## AIM
Starting at the line containing "cabinet.position.y = CABINET_SHIFT;", please quote every line up to and including the line containing "cad_parts[node].hide_render = cad_parts[node].hide_viewport", exactly, and nothing beyond.
..........
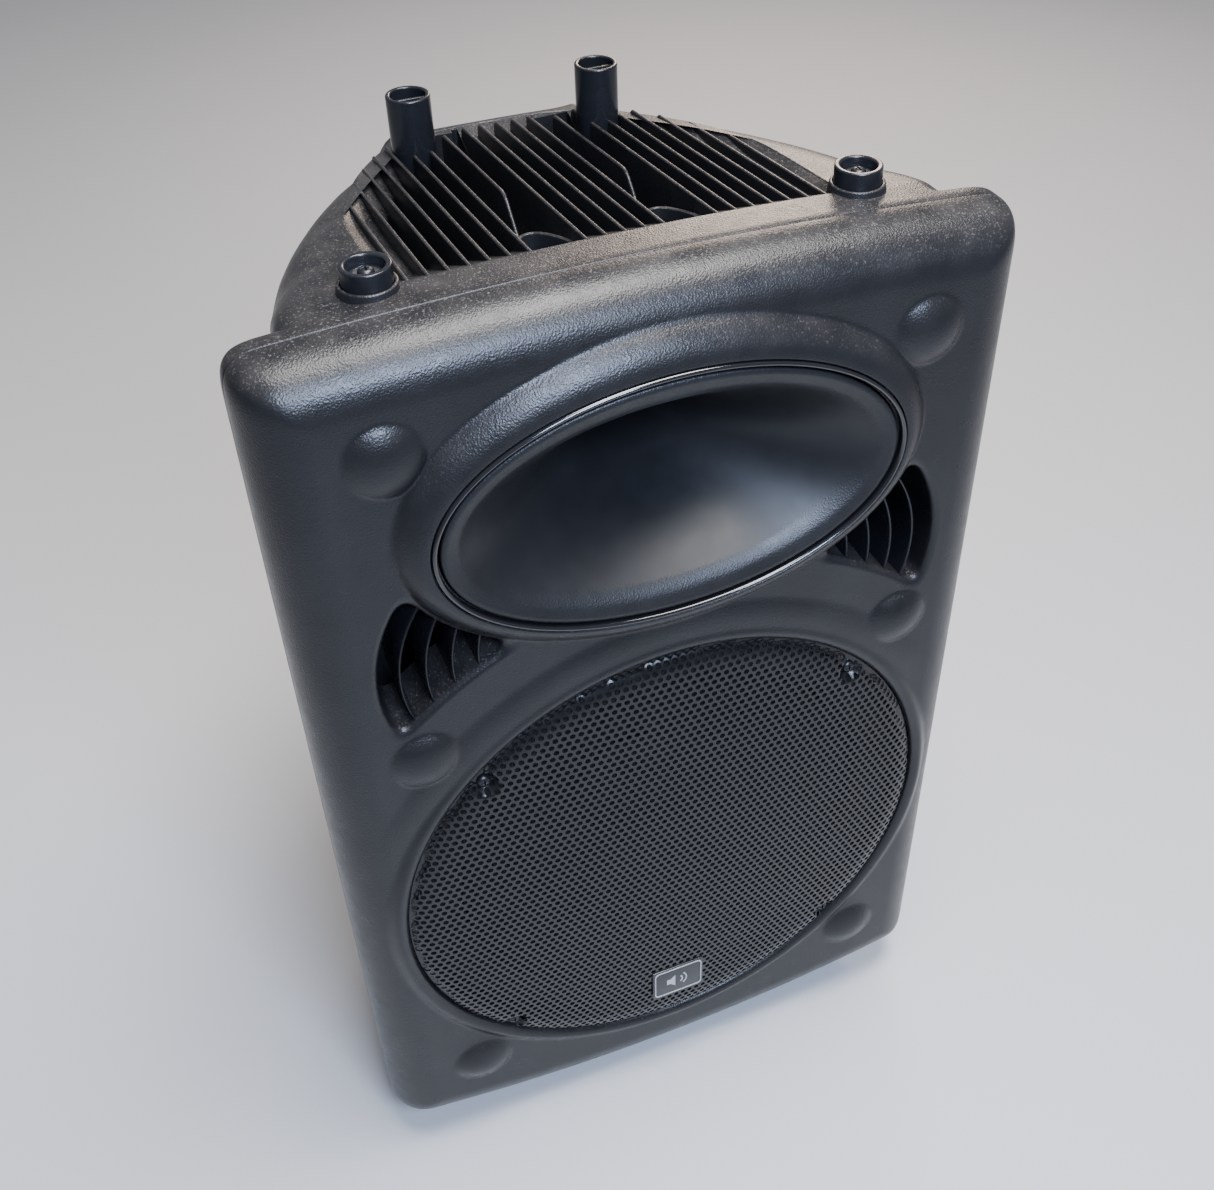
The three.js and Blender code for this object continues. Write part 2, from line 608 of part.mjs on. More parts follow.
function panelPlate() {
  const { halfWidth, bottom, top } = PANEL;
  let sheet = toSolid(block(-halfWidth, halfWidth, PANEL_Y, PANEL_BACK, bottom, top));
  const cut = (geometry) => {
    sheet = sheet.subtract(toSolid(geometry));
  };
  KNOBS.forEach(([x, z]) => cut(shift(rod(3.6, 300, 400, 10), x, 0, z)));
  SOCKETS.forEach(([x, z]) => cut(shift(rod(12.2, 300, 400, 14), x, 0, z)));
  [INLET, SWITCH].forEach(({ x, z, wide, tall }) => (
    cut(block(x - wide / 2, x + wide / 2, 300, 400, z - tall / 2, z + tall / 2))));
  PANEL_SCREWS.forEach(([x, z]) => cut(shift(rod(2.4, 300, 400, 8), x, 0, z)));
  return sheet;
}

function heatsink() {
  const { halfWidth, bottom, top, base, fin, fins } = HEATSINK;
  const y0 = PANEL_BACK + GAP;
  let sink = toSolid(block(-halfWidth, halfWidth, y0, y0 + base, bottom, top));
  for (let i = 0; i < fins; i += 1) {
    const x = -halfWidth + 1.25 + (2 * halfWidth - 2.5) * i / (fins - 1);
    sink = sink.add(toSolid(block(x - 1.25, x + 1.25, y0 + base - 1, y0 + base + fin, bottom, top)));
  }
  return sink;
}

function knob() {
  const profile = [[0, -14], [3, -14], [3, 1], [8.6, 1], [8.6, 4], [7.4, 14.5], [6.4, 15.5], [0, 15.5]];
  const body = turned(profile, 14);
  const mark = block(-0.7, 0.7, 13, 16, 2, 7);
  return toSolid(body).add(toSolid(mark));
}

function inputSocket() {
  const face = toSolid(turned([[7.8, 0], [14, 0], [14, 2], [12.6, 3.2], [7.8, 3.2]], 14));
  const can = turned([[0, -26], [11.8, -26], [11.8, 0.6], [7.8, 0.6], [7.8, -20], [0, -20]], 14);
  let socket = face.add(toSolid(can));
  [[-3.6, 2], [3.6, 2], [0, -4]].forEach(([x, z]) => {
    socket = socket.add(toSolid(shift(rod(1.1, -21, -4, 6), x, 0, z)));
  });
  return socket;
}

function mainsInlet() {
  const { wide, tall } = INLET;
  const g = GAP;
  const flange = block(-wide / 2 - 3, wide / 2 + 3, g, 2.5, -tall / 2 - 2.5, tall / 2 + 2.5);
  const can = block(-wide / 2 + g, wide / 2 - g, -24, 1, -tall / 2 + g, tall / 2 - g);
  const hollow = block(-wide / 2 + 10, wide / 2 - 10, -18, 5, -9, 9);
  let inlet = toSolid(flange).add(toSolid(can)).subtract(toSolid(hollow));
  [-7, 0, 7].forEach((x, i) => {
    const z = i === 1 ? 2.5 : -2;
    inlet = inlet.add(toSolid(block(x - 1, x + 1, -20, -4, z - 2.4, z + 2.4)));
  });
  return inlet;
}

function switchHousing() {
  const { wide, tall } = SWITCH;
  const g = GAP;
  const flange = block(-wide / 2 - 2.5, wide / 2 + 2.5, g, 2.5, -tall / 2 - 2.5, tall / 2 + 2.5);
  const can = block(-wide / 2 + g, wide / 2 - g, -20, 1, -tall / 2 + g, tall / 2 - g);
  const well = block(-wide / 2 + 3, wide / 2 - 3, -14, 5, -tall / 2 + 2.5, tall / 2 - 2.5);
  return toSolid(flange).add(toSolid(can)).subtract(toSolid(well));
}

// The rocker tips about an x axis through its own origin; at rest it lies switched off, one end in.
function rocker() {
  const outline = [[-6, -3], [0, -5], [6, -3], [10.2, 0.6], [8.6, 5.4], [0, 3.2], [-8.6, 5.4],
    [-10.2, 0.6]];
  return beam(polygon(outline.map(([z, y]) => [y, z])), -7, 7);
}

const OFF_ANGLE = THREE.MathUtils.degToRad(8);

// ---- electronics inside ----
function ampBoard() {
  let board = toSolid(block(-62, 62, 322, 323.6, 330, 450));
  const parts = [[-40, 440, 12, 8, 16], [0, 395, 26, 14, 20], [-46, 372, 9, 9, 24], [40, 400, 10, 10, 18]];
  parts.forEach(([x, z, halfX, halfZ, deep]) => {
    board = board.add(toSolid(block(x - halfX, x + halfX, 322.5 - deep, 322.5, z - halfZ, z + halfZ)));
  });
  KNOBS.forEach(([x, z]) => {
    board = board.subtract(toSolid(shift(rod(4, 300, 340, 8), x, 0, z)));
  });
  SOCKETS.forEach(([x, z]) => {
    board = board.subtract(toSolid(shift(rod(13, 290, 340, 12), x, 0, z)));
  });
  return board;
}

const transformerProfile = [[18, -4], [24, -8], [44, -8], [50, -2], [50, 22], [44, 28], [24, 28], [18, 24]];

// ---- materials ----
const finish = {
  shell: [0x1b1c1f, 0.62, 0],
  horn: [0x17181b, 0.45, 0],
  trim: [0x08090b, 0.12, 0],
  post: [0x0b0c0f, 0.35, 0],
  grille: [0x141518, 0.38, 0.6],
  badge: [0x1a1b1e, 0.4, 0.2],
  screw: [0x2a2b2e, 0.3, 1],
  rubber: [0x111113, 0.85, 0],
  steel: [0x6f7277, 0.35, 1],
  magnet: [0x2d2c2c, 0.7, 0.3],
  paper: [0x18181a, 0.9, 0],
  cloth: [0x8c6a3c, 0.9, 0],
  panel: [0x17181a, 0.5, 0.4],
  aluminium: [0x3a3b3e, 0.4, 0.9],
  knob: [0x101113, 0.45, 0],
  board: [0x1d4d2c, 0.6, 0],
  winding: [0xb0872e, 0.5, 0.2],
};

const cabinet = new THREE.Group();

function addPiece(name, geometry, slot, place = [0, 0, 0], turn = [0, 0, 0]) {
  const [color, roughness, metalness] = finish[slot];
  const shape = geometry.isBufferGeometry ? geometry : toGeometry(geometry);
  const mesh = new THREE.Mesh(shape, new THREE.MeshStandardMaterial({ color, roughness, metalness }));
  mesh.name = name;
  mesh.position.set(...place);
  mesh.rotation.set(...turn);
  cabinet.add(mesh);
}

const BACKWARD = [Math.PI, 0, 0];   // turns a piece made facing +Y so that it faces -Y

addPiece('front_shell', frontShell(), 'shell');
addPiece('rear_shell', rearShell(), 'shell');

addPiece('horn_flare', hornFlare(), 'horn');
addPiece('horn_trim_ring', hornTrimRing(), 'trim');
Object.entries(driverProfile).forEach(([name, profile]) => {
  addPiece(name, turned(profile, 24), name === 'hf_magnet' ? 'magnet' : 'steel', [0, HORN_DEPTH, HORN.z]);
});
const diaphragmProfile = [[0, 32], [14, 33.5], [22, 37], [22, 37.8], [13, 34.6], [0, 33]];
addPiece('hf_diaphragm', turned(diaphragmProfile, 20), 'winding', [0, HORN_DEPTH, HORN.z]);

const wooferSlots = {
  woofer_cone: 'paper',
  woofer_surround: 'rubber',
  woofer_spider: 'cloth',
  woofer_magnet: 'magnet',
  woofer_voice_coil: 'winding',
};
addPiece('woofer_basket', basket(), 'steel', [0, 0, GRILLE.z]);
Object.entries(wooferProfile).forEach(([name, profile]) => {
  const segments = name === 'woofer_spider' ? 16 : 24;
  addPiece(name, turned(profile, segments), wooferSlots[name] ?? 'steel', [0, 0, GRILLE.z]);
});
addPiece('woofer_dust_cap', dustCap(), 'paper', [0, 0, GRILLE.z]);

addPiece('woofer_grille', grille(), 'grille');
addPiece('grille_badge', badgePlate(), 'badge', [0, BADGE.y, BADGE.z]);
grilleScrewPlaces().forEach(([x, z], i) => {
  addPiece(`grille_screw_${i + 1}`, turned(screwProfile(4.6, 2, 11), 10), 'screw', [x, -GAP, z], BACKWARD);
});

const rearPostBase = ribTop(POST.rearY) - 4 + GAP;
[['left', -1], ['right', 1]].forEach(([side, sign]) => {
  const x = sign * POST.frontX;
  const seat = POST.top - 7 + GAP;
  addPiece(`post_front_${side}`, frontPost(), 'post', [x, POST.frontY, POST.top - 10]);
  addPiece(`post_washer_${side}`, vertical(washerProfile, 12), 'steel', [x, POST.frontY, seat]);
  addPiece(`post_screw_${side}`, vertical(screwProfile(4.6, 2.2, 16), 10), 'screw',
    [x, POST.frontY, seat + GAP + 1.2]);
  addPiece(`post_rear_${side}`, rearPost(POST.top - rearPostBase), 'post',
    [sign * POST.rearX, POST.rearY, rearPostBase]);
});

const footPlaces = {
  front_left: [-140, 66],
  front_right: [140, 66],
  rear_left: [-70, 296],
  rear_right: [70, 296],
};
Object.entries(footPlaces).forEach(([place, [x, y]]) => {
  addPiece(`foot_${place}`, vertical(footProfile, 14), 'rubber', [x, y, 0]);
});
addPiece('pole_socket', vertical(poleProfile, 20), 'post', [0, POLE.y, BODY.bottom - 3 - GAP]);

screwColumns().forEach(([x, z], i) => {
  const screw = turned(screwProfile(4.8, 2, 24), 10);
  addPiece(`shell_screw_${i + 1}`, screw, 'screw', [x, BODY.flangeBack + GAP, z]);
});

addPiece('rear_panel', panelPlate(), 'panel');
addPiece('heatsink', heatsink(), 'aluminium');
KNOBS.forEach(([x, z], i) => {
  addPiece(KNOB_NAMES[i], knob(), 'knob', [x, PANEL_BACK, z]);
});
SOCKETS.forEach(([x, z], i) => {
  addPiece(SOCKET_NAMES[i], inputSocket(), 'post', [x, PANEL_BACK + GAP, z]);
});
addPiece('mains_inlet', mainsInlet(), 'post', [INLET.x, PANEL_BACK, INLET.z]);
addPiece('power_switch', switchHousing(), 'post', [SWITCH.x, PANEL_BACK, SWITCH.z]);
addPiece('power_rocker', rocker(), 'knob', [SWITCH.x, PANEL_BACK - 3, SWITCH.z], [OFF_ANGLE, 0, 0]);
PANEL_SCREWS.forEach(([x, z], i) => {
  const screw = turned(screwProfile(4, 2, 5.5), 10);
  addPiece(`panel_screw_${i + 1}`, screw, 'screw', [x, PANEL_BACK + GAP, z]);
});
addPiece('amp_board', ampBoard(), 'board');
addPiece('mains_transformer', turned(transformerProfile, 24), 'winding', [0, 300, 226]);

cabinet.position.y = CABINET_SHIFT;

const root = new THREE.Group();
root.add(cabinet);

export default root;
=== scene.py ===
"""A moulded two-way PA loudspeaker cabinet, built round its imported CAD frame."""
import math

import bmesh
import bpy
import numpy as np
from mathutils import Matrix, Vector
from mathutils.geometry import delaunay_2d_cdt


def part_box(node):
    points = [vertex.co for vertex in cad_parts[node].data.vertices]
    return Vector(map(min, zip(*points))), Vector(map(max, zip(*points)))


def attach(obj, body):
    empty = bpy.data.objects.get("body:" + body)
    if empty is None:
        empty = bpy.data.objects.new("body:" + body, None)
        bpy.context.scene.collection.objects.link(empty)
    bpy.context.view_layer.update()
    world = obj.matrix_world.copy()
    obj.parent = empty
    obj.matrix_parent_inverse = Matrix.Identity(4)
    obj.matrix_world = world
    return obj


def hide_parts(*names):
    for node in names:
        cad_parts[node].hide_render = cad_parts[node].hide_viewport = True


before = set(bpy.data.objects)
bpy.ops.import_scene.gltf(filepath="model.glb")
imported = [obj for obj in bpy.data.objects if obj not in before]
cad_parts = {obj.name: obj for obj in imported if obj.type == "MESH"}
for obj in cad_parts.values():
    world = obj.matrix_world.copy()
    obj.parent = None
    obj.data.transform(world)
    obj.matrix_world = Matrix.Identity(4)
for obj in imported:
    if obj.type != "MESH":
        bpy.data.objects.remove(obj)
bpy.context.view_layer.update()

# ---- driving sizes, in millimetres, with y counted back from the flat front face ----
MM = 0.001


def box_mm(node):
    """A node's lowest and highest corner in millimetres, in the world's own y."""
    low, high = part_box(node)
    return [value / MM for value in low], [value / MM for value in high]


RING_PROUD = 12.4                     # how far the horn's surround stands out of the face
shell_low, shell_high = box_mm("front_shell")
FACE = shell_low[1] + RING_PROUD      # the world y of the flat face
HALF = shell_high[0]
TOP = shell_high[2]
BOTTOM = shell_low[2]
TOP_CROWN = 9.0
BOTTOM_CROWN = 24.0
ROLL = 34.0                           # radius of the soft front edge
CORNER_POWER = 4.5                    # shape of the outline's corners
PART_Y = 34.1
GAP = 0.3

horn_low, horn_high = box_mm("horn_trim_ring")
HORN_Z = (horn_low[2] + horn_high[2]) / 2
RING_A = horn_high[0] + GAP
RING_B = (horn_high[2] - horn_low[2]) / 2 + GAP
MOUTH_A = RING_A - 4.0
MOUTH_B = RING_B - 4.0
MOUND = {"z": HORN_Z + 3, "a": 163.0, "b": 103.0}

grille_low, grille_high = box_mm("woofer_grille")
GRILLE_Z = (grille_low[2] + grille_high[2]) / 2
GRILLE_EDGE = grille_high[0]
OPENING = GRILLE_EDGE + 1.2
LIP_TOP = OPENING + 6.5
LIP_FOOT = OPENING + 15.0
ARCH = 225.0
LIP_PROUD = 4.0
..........
## WRITTEN RESPONSE
cabinet.position.y = CABINET_SHIFT;

const root = new THREE.Group();
root.add(cabinet);

export default root;
=== scene.py ===
"""A moulded two-way PA loudspeaker cabinet, built round its imported CAD frame."""
import math

import bmesh
import bpy
import numpy as np
from mathutils import Matrix, Vector
from mathutils.geometry import delaunay_2d_cdt


def part_box(node):
    points = [vertex.co for vertex in cad_parts[node].data.vertices]
    return Vector(map(min, zip(*points))), Vector(map(max, zip(*points)))


def attach(obj, body):
    empty = bpy.data.objects.get("body:" + body)
    if empty is None:
        empty = bpy.data.objects.new("body:" + body, None)
        bpy.context.scene.collection.objects.link(empty)
    bpy.context.view_layer.update()
    world = obj.matrix_world.copy()
    obj.parent = empty
    obj.matrix_parent_inverse = Matrix.Identity(4)
    obj.matrix_world = world
    return obj


def hide_parts(*names):
    for node in names:
        cad_parts[node].hide_render = cad_parts[node].hide_viewport = True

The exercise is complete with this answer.